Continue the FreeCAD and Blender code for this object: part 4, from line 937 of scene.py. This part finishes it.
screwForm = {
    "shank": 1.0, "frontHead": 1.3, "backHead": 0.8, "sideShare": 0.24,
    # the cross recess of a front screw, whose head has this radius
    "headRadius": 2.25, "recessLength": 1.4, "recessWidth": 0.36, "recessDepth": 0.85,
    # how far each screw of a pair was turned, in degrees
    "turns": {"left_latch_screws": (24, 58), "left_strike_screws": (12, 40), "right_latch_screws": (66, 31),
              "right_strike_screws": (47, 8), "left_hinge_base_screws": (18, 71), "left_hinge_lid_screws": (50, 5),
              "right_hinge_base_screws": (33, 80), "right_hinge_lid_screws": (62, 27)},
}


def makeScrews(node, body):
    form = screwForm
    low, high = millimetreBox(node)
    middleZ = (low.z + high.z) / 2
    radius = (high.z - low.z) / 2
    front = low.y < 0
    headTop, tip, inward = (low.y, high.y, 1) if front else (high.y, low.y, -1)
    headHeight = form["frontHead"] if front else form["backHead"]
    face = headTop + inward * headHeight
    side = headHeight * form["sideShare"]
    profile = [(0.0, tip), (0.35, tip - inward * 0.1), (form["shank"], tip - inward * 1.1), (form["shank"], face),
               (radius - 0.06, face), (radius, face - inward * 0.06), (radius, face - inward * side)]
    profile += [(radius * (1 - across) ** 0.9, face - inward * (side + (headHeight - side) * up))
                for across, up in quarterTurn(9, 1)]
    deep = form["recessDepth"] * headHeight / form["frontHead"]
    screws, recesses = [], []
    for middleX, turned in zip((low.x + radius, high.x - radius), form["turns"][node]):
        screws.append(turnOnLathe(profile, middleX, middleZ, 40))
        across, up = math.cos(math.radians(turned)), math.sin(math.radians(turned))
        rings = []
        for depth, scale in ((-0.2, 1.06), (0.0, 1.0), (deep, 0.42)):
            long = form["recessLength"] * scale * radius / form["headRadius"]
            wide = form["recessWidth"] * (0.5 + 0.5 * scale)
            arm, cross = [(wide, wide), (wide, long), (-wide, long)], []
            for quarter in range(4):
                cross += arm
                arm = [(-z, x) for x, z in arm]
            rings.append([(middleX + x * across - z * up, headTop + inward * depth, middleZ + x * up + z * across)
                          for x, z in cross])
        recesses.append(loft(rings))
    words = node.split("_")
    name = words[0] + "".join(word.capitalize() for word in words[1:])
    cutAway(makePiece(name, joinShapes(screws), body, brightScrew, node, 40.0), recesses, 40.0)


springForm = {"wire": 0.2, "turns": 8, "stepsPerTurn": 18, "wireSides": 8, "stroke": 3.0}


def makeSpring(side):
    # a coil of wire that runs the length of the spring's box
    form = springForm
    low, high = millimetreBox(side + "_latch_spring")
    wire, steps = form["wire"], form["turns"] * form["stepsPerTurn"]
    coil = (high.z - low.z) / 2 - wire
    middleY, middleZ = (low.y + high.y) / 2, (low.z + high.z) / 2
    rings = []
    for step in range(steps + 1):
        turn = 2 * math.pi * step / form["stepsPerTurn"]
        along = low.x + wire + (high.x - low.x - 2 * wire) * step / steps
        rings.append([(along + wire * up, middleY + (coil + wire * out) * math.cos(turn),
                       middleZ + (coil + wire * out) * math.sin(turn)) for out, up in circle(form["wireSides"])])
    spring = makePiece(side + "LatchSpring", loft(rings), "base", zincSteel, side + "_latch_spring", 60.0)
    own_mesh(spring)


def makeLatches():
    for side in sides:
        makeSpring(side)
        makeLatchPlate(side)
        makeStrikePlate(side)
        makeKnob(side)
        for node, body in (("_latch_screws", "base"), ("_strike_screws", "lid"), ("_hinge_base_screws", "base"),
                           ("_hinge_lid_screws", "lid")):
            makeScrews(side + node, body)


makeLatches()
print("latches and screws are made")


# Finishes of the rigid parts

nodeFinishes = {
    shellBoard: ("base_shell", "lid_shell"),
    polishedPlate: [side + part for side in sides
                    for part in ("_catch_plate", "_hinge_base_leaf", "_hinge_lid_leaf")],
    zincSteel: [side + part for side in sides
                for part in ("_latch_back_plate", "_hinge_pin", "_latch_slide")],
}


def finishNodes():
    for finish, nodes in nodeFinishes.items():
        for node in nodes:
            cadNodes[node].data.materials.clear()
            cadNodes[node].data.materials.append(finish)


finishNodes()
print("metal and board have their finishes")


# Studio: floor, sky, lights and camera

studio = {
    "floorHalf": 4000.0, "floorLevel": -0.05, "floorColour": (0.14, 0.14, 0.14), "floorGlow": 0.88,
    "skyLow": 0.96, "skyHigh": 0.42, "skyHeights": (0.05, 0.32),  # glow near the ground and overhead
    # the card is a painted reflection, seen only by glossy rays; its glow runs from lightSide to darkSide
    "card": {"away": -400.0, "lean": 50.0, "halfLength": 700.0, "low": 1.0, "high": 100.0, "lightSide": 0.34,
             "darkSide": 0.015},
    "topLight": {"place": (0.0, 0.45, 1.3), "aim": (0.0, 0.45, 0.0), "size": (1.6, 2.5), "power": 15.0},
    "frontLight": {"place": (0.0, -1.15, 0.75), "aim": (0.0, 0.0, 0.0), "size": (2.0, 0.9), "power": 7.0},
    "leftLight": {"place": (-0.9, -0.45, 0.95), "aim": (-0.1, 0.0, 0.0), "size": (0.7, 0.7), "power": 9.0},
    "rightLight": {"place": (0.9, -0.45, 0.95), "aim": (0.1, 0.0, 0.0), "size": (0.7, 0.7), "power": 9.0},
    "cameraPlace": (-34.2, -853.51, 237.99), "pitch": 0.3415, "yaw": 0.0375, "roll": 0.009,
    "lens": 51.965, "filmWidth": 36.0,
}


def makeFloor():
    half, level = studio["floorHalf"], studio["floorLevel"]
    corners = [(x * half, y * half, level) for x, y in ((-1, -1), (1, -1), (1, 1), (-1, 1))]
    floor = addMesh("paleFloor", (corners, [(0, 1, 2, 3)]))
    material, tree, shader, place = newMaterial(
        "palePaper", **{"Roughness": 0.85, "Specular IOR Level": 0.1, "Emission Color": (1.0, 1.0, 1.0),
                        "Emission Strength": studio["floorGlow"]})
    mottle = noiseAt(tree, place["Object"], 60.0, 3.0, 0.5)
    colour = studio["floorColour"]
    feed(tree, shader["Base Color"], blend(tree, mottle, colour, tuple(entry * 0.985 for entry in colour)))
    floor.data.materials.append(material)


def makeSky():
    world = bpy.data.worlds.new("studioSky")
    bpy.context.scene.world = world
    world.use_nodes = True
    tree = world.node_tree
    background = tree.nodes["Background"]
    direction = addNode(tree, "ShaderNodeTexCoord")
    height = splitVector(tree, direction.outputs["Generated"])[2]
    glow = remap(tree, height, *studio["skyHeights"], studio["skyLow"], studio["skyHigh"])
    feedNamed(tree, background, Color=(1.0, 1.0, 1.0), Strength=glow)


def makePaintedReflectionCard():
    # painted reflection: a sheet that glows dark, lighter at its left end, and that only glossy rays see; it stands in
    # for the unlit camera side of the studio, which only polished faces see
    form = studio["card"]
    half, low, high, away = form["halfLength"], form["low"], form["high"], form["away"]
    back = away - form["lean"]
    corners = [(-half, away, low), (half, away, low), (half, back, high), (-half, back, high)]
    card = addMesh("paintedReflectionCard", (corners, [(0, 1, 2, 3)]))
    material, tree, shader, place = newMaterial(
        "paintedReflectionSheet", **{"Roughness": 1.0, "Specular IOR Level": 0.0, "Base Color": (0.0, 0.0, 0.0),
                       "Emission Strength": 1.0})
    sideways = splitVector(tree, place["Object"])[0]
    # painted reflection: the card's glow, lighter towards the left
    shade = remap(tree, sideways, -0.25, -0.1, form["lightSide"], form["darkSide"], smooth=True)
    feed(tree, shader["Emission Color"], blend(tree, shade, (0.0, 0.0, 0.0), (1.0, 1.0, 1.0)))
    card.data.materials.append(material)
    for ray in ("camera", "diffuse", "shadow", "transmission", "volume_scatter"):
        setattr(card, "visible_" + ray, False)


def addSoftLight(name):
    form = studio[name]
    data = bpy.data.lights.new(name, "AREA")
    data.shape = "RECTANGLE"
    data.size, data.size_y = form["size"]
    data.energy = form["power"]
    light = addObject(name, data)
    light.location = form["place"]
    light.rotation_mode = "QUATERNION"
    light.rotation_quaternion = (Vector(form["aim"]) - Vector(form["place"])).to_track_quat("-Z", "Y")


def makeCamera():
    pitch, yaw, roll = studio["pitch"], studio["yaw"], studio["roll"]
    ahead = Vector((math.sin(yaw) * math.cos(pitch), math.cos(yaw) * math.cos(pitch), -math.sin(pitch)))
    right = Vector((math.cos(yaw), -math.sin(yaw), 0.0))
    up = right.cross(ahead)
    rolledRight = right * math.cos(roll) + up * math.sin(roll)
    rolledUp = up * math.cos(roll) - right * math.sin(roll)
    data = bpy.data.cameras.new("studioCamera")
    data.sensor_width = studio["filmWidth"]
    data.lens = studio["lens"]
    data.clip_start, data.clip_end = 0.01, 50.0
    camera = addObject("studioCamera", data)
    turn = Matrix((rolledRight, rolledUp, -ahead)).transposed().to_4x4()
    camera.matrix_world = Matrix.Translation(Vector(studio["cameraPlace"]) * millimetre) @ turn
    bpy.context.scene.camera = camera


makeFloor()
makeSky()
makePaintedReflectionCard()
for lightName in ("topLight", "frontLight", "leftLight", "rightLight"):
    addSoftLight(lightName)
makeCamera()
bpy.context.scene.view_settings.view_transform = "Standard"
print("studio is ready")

**Task details:** Out of the data above, set down the lines from the one with "own_mesh(spring)" to the one with "# Finishes of the rigid parts", both included, exactly as written and with no additions.

**Written solution:**
    own_mesh(spring)


def makeLatches():
    for side in sides:
        makeSpring(side)
        makeLatchPlate(side)
        makeStrikePlate(side)
        makeKnob(side)
        for node, body in (("_latch_screws", "base"), ("_strike_screws", "lid"), ("_hinge_base_screws", "base"),
                           ("_hinge_lid_screws", "lid")):
            makeScrews(side + node, body)


makeLatches()
print("latches and screws are made")


# Finishes of the rigid parts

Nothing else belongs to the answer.